While TikTok's ad business is booming, it's still relatively small in the U.S. compared to its Big Tech rivals.

  • TikTok is expected to earn $8.6 billion in ad revenue in 2024, which will make it the fifth-largest digital ad publisher in the U.S., following Google, Meta, Amazon and Microsoft/LinkedIn.

Be smart: The ubiquity of screens in the home, workplace and on-the-go has made it so that virtually any company can target customers with digital ads, expanding the set of competitors for Google and Meta from other publishers and social media firms to streamers, e-commerce companies and beyond.

  • Amazon, along with other e-commerce players like Walmart and eBay, has started to build out a significant digital ad network that can be used to boost products within its own marketplace.
  • Streaming companies like Hulu, Roku, Paramount's Pluto and Fox's Tubi are collectively gaining digital ad market share as more television dollars flow away from traditional television.
  • Because TikTok is an entertainment platform, Axios categorized it as part of the streaming category, alongside TV video companies and audio streamers, like Spotify and Pandora.

The big picture: Google has long dominated digital search advertising while Meta has conquered targeted social media advertising. But new entrants into the ad market are targeting their dominance in unexpected ways.
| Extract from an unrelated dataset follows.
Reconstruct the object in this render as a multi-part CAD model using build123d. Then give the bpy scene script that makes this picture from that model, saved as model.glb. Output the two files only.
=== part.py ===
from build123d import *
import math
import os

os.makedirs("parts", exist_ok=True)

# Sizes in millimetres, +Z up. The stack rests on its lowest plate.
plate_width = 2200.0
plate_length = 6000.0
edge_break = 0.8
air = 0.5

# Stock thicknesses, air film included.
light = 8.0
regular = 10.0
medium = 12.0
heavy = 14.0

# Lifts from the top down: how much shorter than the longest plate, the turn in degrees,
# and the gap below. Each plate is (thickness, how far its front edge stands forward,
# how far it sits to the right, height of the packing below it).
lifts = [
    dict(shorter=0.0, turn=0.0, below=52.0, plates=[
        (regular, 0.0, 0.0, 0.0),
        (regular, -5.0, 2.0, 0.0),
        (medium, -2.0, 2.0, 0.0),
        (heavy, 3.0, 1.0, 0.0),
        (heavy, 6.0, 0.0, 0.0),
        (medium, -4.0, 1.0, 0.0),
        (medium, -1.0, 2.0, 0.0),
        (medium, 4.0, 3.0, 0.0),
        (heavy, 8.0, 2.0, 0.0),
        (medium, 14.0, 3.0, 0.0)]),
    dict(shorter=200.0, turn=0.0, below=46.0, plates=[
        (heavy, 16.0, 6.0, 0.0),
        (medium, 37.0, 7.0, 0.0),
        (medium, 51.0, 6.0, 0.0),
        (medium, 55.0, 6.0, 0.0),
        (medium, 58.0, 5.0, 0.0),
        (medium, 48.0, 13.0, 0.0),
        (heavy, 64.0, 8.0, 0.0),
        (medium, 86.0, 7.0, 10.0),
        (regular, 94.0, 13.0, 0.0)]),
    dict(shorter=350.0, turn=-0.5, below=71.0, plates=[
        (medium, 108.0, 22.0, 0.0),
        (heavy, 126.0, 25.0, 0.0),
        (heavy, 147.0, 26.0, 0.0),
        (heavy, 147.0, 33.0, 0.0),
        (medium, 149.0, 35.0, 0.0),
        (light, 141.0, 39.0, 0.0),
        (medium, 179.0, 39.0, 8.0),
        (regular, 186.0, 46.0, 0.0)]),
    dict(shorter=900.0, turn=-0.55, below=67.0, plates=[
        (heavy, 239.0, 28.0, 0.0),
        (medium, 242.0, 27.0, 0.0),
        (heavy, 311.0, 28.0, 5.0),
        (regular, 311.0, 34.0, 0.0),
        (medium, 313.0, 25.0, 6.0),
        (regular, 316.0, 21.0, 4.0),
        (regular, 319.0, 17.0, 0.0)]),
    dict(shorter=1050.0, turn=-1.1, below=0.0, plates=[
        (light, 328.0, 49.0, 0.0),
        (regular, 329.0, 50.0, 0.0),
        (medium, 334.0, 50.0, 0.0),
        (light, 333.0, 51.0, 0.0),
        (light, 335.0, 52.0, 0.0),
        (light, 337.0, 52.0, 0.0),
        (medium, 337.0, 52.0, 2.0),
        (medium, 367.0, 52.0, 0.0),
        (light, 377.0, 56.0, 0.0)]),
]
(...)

  • More people are leveraging TikTok and Amazon to search for products and ideas online, pulling some of the momentum away from Google's dominance.
  • Changes to Apple's app tracking policies have significantly undercut Meta's ability to target ads based on a user's activity across apps. Meta has said that it expects Apple's changes to cost it $10 billion this year.
  • Both companies are relying on the growth of digital video — YouTube for Google and Instagram for Meta — to stay competitive.

What to watch: Aggressive lobbying against Big Tech's ad dominance, mostly by the digital news industry and smaller technology rivals, will make it harder for Google and Meta to expand their ad businesses through acquisitions.